Rivals should fear us because: “We’re in this for the long term. We’re not trying to grow the fastest nor are we trying to do everything at once. Instead, we’re going to grow as smartly as we can and layer in new capabilities as part of a deliberate plan.”
We are truly unique because: “Clipboard is possibly the most advanced bookmarklet in the history of the universe. It is effectively an application that can be instantiated on top of other websites. Our iOS app is similar in spirit in that it allows you to combine information from multiple apps into one place. In this way, Clipboard is sort of like an OS for your data.”
The biggest hurdle we’ve overcome is: “Saving and curation are clearly important new trends on the Internet. However, its popularity has inspired dozens of Pinterest knock-offs that have collectively consumed much of the available oxygen. We’re very different from Pinterest and all of its clones, but its been challenging to broadly explain those differences in the context of so much noise.”

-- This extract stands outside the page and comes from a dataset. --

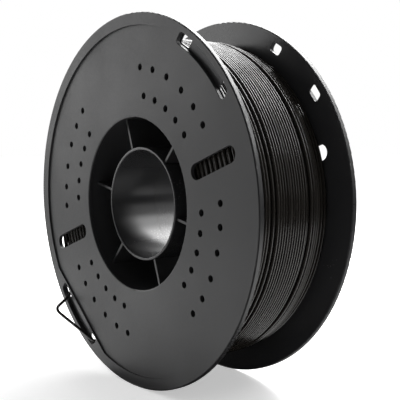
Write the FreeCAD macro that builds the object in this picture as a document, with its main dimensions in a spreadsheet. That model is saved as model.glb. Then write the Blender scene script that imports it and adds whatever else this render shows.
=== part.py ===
"""Filament spool, full, with its filament's free end tucked through one flange.

The spool's axis lies along Y and its origin is the centre of the bore, half way between the flanges.
The flange with the parked filament end faces -Y. Angles about the axis run from +X towards +Z.
Lengths are millimetres and angles are degrees.
"""

import FreeCAD
import Part
import Sketcher

import math
import os

# Driving sizes: alias, value, what it is
SIZES = [
    ("flange_radius", 100.75, "outer radius of both flanges"),
    ("overall_width", 65.4, "over the two rims, along the axis"),
    ("rim_thickness", 3.2, "flange thickness at the rim"),
    ("face_recess", 1.0, "how far the flange's outer face lies below its rim"),
    ("rim_width", 6.55, "the raised rim, in from the flange's edge"),
    ("rim_flat_step", 0.2, "a pocket's corner to the rim's straight inner edge beside it"),
    ("rim_edge_radius", 0.6, "rounding of the rim's edges"),
    ("opening_step", 1.2, "how far a flange's opening stands in from the drum's inside"),
    ("opening_edge_radius", 0.7, "rounding of the opening's edges"),
    ("window_angle", 19.8, "the first window's direction"),
    ("window_step", 3.4, "drum to the inner end of a window"),
    ("window_inset", 12.75, "flange's edge to the outer end of a window"),
    ("window_width", 8.3, "width of a window"),
    ("vent_diameter", 3.6, "round holes through the flanges"),
    ("vent_group_angle", 40.0, "window to the middle of a group of round holes"),
    ("outer_vent_radius", 72.7, "pitch radius of the outer round holes"),
    ("outer_vent_first", 5.5, "group's middle to the first outer hole"),
    ("outer_vent_second", 15.5, "group's middle to the second outer hole"),
    ("outer_vent_third", 24.5, "group's middle to the third outer hole"),
    ("inner_vent_radius", 58.3, "pitch radius of the inner round holes"),
    ("inner_vent_pitch", 10.0, "angle between inner round holes"),
    ("pocket_angle", 30.0, "window to the middle of a filament pocket"),
    ("pocket_wall", 3.55, "wall between a pocket and the flange's edge"),
    ("pocket_width", 6.1, "width of a pocket"),
    ("pocket_half_length", 23.1, "middle of a pocket to its end"),
    ("pocket_depth", 2.4, "pocket's floor below the rim"),
    ("pocket_corner", 2.0, "rounding of a pocket's corners"),
    ("pocket_edge_radius", 0.3, "rounding of a pocket's edge at the rim"),
    ("bridge_half_length", 14.9, "half of the floor that stays between a pocket's two holes"),
    ("hole_ledge", 0.5, "floor that stays between a hole and the pocket's wall"),
    ("hole_corner", 1.5, "rounding of a hole's corners"),
    ("drum_outer_radius", 50.2, "drum that the filament is wound on"),
    ("drum_wall", 2.4, "wall of the drum"),
    ("bore_radius", 29.3, "bore for the spool holder"),
    ("tube_wall", 1.6, "wall of the bore tube"),
    ("tube_recess", 6.1, "bore tube's end below the rim"),
    ("tube_edge_radius", 0.5, "rounding of the bore tube's end"),
    ("rib_recess", 7.3, "rib's end below the rim"),
    ("rib_thickness", 1.4, "thickness of a rib"),
    ("rib_angle", 29.0, "window to the first rib"),
    ("lap_length", 3.0, "overlap of the two mouldings at the middle"),
    ("lap_clearance", 0.1, "play between lapped walls"),
    ("latch_angle", 59.0, "window to the first latch"),
    ("latch_span", 12.0, "angle that a latch takes up"),
    ("latch_thickness", 1.6, "thickness of a latch's arm"),
    ("latch_root", 10.0, "length of arm on the front drum"),
    ("latch_reach", 9.0, "how far a latch goes past the middle"),
    ("latch_nose", 1.6, "how far the nose stands out from the arm"),
    ("latch_nose_length", 3.6, "length of the nose along the axis"),
    ("latch_clearance", 0.3, "play round a nose in its window"),
    ("winding_radius", 84.5, "outside of the wound filament at the flanges"),
    ("winding_crown", 2.7, "how far the middle turns stand out over the ones at the flanges"),
    ("winding_clearance", 0.3, "filament to drum and flanges"),
    ("filament_diameter", 1.75, "the filament"),
    ("turn_pitch", 1.95, "spacing of turns side by side"),
    ("tool_overrun", 1.0, "how far a cutting tool runs past a face"),
]

RIB_COUNT = 6
LATCH_COUNT = 3

# Turns from a flange to the winding's full radius
CROWN_TURNS = 4

# Share of the shorter run that a rounded corner of the filament takes up
CORNER_SHARE = 0.45

# Lengths closer than this are the same
SAME = 1e-6

# The free end's route, beside the lower left pocket: along the pocket towards its upper end, out from
# the axis, and out from the rim. It leaves the wound filament at the first point.
TAIL_ROUTE = [
    (57.3, 63.5, -4.4),
    (49.3, 70.3, -4.45),
    (41.0, 76.9, -4.5),
    (32.4, 83.2, -4.5),
    (24.4, 88.7, -4.5),
    (16.7, 93.0, -3.15),
    (11.6, 93.2, 4.8),
    (6.75, 93.2, 12.65),
    (-1.3, 93.1, 8.7),
    (-9.6, 93.0, 4.35),
    (-16.6, 92.9, 1.05),
    (-21.5, 92.9, -1.1),
    (-21.7, 92.9, -6.0),
]

ANGLE_AXIS = FreeCAD.Vector(0, -1, 0)

DRUM_INNER = "(Sizes.drum_outer_radius - Sizes.drum_wall)"
POCKET_OUTER = "(Sizes.flange_radius - Sizes.pocket_wall)"
POCKET_INNER = "(Sizes.flange_radius - Sizes.pocket_wall - Sizes.pocket_width)"


def make_sheet(doc):
    """Puts the driving sizes in a spreadsheet and gives each cell its name."""
    sheet = doc.addObject("Spreadsheet::Sheet", "Sizes")
    for row, (alias, value, meaning) in enumerate(SIZES, start=1):
        sheet.set(f"A{row}", meaning)
        sheet.set(f"B{row}", str(value))
        sheet.setAlias(f"B{row}", alias)
    doc.recompute()
    return sheet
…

What’s the one piece of advice you’d give to other entrepreneurs just starting out: “Doing a startup is like having a child. It’s vastly more difficult than you can ever imagine before you’ve experienced it, but more rewarding as well. Parenthood and entrepreneurship are also deeply personal experiences, so everyone who tries one or the other will find their own way and their own destinations. As a result, my advice is just about the basics. Get your sleep now, because once you start are the journey is earnest, you wont sleep well again for a long time. You’ll need your friends and family more now than ever, so don’t take them for granted and don’t forget to lean on them. Finally, remember to experience the highs and lows in the moment instead of dwelling on the past or obsessing on the future; this way, you’ll experience the experience, and not a mere artifact of it.”